An encaustic work by Shila Wilson. There is a green tint applied to this, though this pic may not represent the exact shade.
This is my favorite panel. Works by Shila. To the left of the panel you can see a sliver of some member work in the gallery.
Most of my pieces are in one place on a cluster of pedestals. My attempt of getting a good shot of my work here in the gallery failed, but I wanted to show the display stump that Ivin cut for me. He noticed that someone had left a dead tree cut down along the road and asked if he could cut some pieces from it. (Yes, take the whole thing.)
I have one panel for my 2-D work. Orange panel next to it is my nemesis. Don't ask. Shila's work looks great on it, though.
Below are close-ups of bird images. I just noticed I used this bird seven times on my work for "Elements".

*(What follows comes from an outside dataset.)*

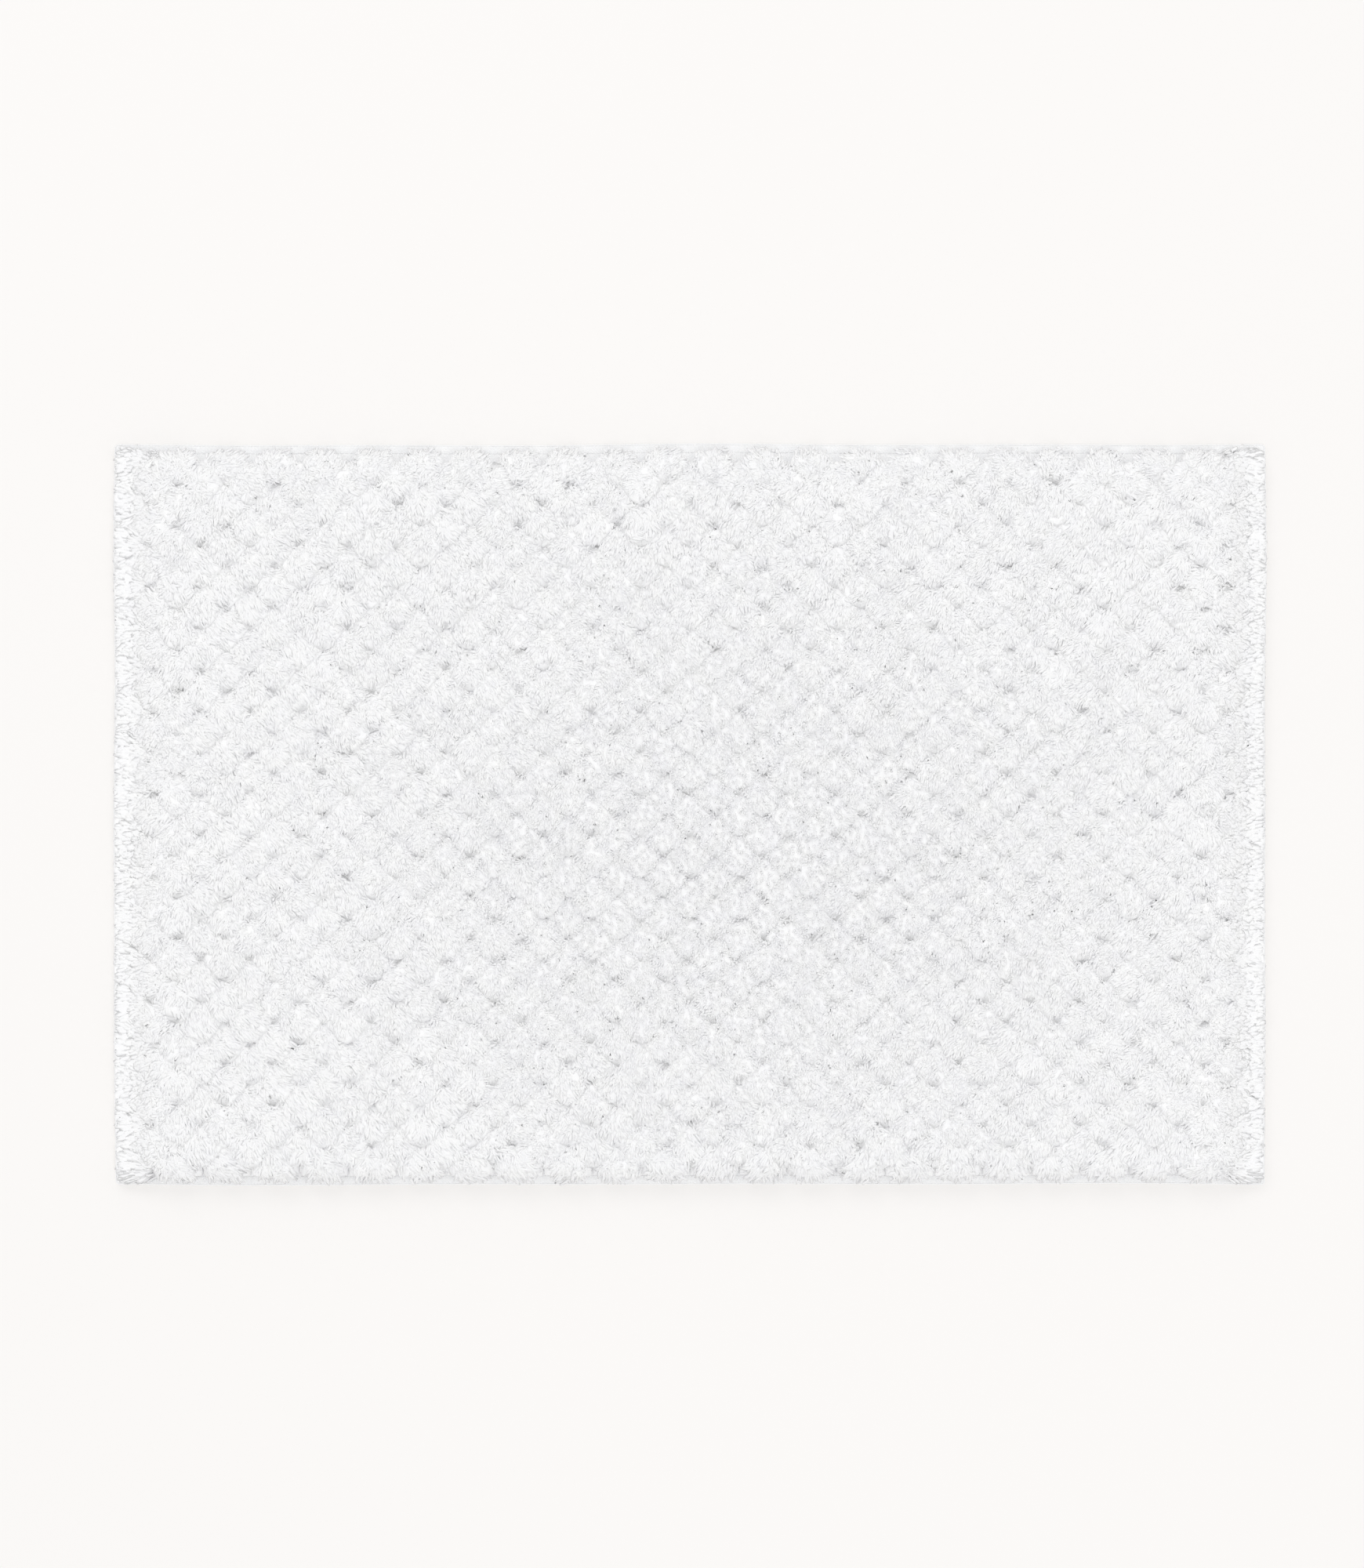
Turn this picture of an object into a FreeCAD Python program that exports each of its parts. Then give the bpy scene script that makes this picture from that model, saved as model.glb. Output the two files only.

I am not so confident with free hand painting on pottery. I usually draw the image on paper or cloth, place the paper on the leather-hard clay, then trace so it is etched onto the surface. Then I paint inside the lines with slips or engobes. Or, when the piece is bisque fired, paint over the etched design, then rub off the excess with a damp cloth, leaving the dark color behind in the lines.
Though I call these "garden stones" they could go anywhere. These are the only ones with critters on them. There are a few more at the gallery with different designs.
I'm calling this one "river rock" because I had to call it something and it has a line running through it which represents a river. There is one more river rock at the gallery with a little different glaze treatment.
I am very pleased with the way the show has come together. It is almost completely set up and officially opens Friday evening (tomorrow!) and will remain up through the month of July. Shila Wilson has some wonderful monotypes and encaustic pieces. Steve Combs will bring in his silver jewelry tomorrow, which will be a great addition. Steve is known for his artistry and craftsmanship.
Riverside Artists Gallery is located at 219 Second St., Marietta, Ohio.